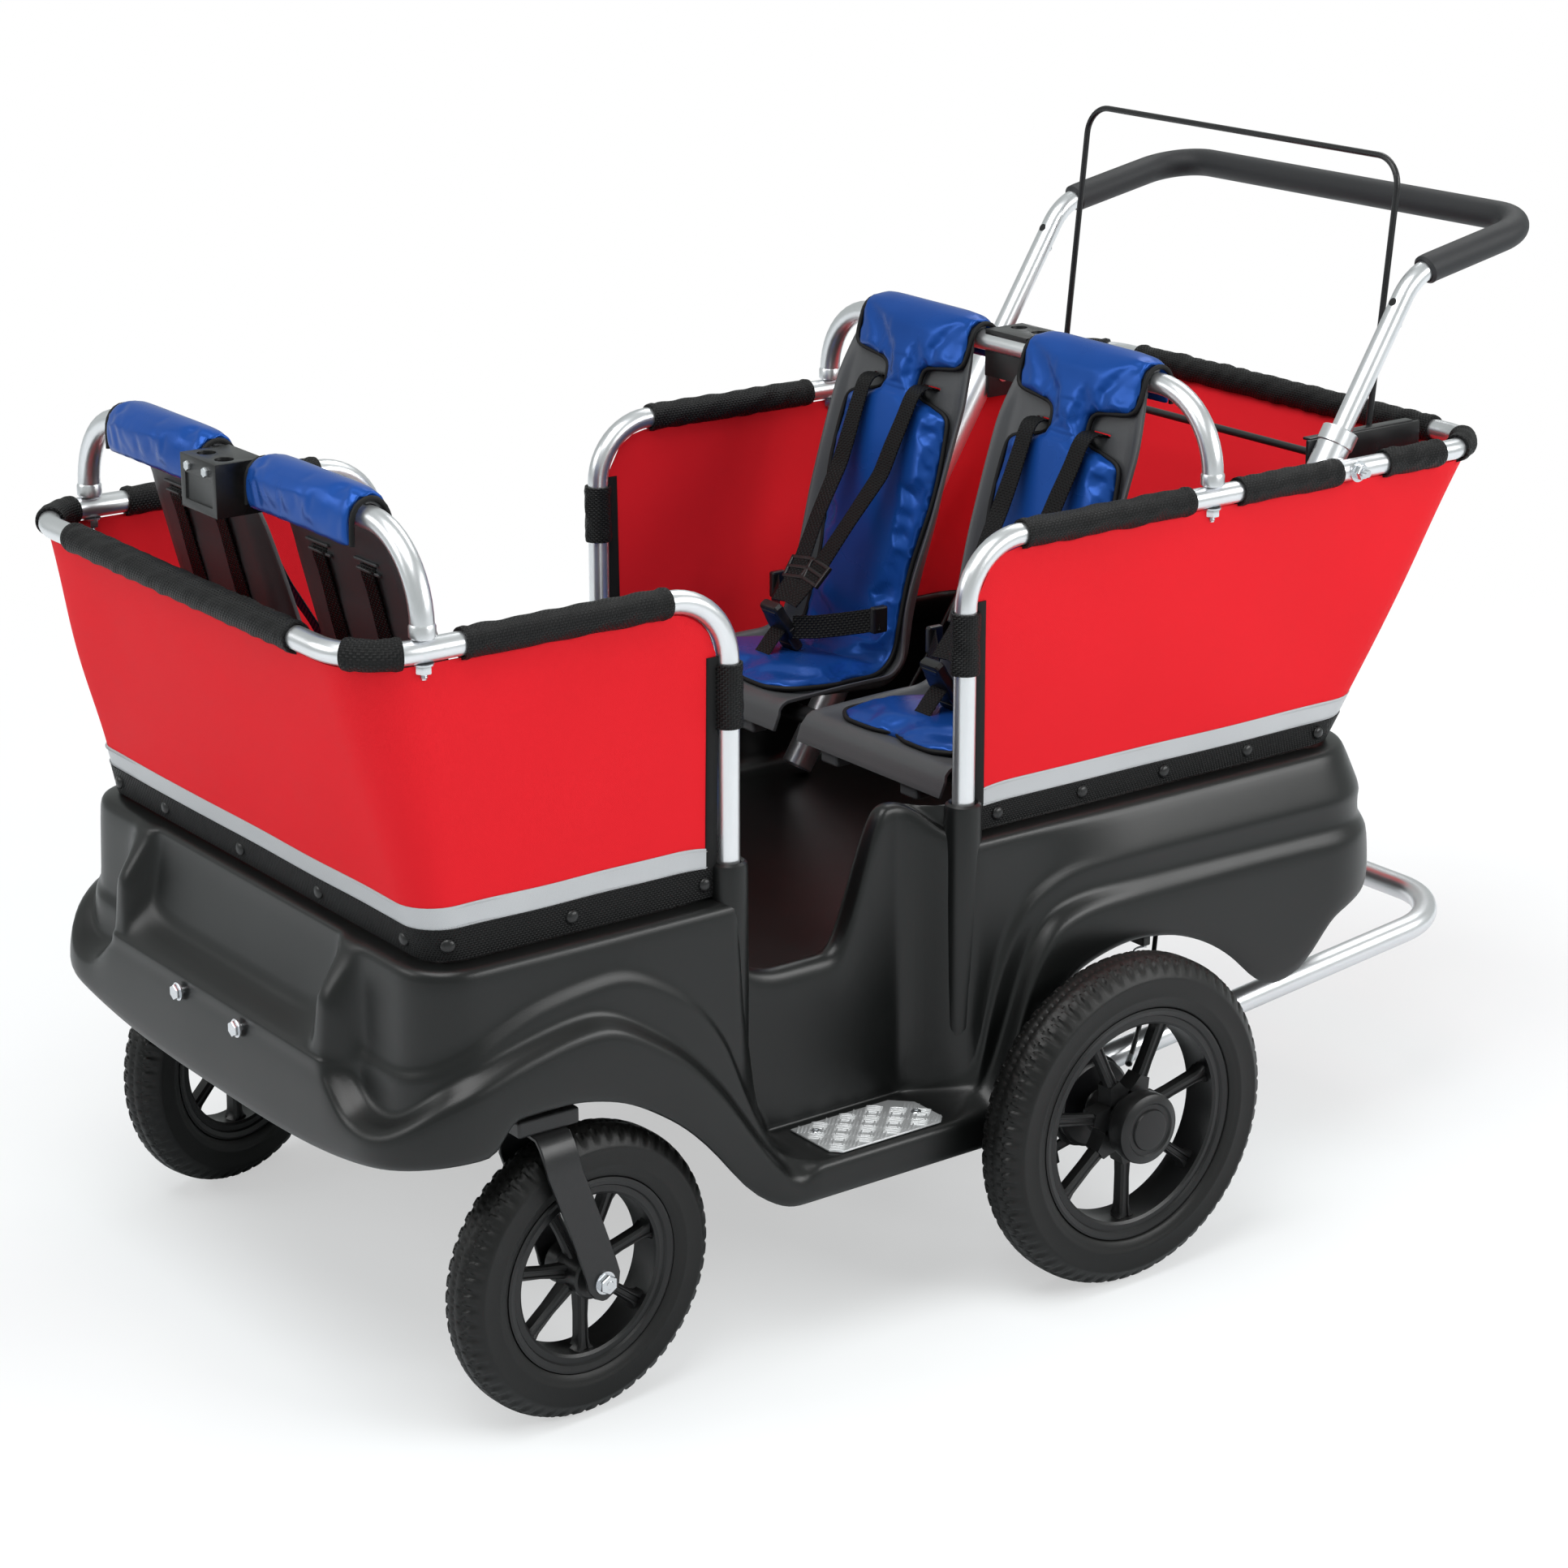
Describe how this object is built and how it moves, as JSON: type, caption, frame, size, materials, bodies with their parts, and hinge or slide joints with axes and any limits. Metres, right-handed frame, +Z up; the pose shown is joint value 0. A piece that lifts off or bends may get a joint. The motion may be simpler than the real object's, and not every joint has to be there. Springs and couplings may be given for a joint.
{
  "type": "multi seat daycare stroller",
  "caption": "Daycare stroller with facing seat pairs over a moulded tub with door openings, swivel front wheels, braked rear wheels, cloth sides and a push handle with brake bail.",
  "frame": {"origin": "middle of the footprint's box, on the ground", "axes": "+Z up, -Y towards the front of the stroller, +X towards its left side"},
  "size_m": [0.864, 1.4351, 1.0112],
  "materials": {
    "body_plastic": "satin",
    "rim_plastic": "satin",
    "shell_plastic": "satin",
    "tube": "satin anodised",
    "plate": "bright tread plate",
    "steel": "zinc plated",
    "black_steel": "satin black",
    "foam": "closed-cell foam",
    "tyre": "treaded",
    "red_cloth": "coated weave",
    "blue_satin": "quilted satin",
    "webbing": "woven webbing"
  },
  "bodies": {
    "body": {"tub": "body_plastic", "step_plate_left": "plate", "step_plate_right": "plate", "front_rail": "tube", "rear_rail": "tube", "front_seat_hoop": "tube", "rear_seat_hoop": "tube", "front_canopy_socket": "body_plastic", "rear_canopy_socket": "body_plastic", "seat_bar_front": "black_steel", "seat_bar_rear": "black_steel", "front_fabric": "red_cloth", "rear_fabric": "red_cloth", "cross_rod": "black_steel", "chassis_frame": "black_steel", "rear_bumper": "tube", "rear_axle": "steel", "seat_shell_front_left": "shell_plastic", "seat_pad_front_left": "blue_satin", "harness_front_left": "webbing", "seat_shell_front_right": "shell_plastic", "seat_pad_front_right": "blue_satin", "harness_front_right": "webbing", "seat_shell_rear_left": "shell_plastic", "seat_pad_rear_left": "blue_satin", "harness_rear_left": "webbing", "seat_shell_rear_right": "shell_plastic", "seat_pad_rear_right": "blue_satin", "harness_rear_right": "webbing", "handle_socket_left": "tube", "bail_bracket_left": "black_steel", "brake_plate_left": "black_steel", "brake_spring_left": "black_steel", "brake_cable_left": "webbing", "handle_socket_right": "tube", "bail_bracket_right": "black_steel", "brake_plate_right": "black_steel", "brake_spring_right": "black_steel", "brake_cable_right": "webbing"},
    "handle": {"push_handle": "tube", "handle_grip": "foam"},
    "bail": {"brake_bail": "black_steel"},
    "caster_left": {"caster_fork_left": "black_steel", "caster_axle_left": "steel"},
    "front_wheel_left": {"front_rim_left": "rim_plastic", "front_tyre_left": "tyre"},
    "rear_wheel_left": {"rear_rim_left": "rim_plastic", "rear_tyre_left": "tyre"},
    "button_left": {"handle_button_left": "steel"},
    "lever_left": {"brake_lever_left": "black_steel"},
    "caster_right": {"caster_fork_right": "black_steel", "caster_axle_right": "steel"},
    "front_wheel_right": {"front_rim_right": "rim_plastic", "front_tyre_right": "tyre"},
    "rear_wheel_right": {"rear_rim_right": "rim_plastic", "rear_tyre_right": "tyre"},
    "button_right": {"handle_button_right": "steel"},
    "lever_right": {"brake_lever_right": "black_steel"}
  },
  "joints": [
    {"name": "caster_left_swivel", "type": "hinge", "parent": "body", "child": "caster_left", "pos_m": [0.311, -0.5453, 0.283], "axis": [0, 0, 1], "continuous": true},
    {"name": "front_wheel_left_spin", "type": "hinge", "parent": "caster_left", "child": "front_wheel_left", "pos_m": [0.30858, -0.50337, 0.135], "axis": [0.9983, 0.0576, 0], "continuous": true},
    {"name": "rear_wheel_left_spin", "type": "hinge", "parent": "body", "child": "rear_wheel_left", "pos_m": [0.392, 0.0587, 0.162], "axis": [1, 0, 0], "continuous": true},
    {"name": "caster_right_swivel", "type": "hinge", "parent": "body", "child": "caster_right", "pos_m": [-0.311, -0.5453, 0.283], "axis": [0, 0, 1], "continuous": true},
    {"name": "front_wheel_right_spin", "type": "hinge", "parent": "caster_right", "child": "front_wheel_right", "pos_m": [-0.32258, -0.50493, 0.135], "axis": [0.9613, 0.2756, 0], "continuous": true},
    {"name": "rear_wheel_right_spin", "type": "hinge", "parent": "body", "child": "rear_wheel_right", "pos_m": [-0.392, 0.0587, 0.162], "axis": [1, 0, 0], "continuous": true},
    {"name": "handle_slide", "type": "slide", "parent": "body", "child": "handle", "axis": [0, 0.5314, 0.8471], "range_m": [-0.075, 0.06]},
    {"name": "button_left_press", "type": "slide", "parent": "handle", "child": "button_left", "axis": [0, -0.8471, 0.5314], "range_m": [0, 0.0025], "stiffness_N_per_m": 600, "springref_m": -0.002},
    {"name": "button_right_press", "type": "slide", "parent": "handle", "child": "button_right", "axis": [0, -0.8471, 0.5314], "range_m": [0, 0.0025], "stiffness_N_per_m": 600, "springref_m": -0.002},
    {"name": "bail_swing", "type": "hinge", "parent": "body", "child": "bail", "pos_m": [0, 0.5077, 0.724], "axis": [-1, 0, 0], "range_deg": [0, 33], "stiffness_Nm_per_rad": 0.9, "springref_deg": -14.32},
    {"name": "lever_left_pull", "type": "hinge", "parent": "body", "child": "lever_left", "pos_m": [0.3357, 0.0607, 0.13], "axis": [-1, 0, 0], "range_deg": [0, 20]},
    {"name": "lever_right_pull", "type": "hinge", "parent": "body", "child": "lever_right", "pos_m": [-0.3357, 0.0607, 0.13], "axis": [-1, 0, 0], "range_deg": [0, 20]}
  ],
  "couplings": [
    {"joint": "lever_left_pull", "follows": "bail_swing", "ratio": 0.6},
    {"joint": "lever_right_pull", "follows": "bail_swing", "ratio": 0.6}
  ]
}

——

From the listing above, collect every line that mentions the word "joints".

Describe how this object is built and how it moves, as JSON: type, caption, frame, size, materials, bodies with their parts, and hinge or slide joints with axes and any limits. Metres, right-handed frame, +Z up; the pose shown is joint value 0. A piece that lifts off or bends may get a joint. The motion may be simpler than the real object's, and not every joint has to be there. Springs and couplings may be given for a joint.
  "joints": [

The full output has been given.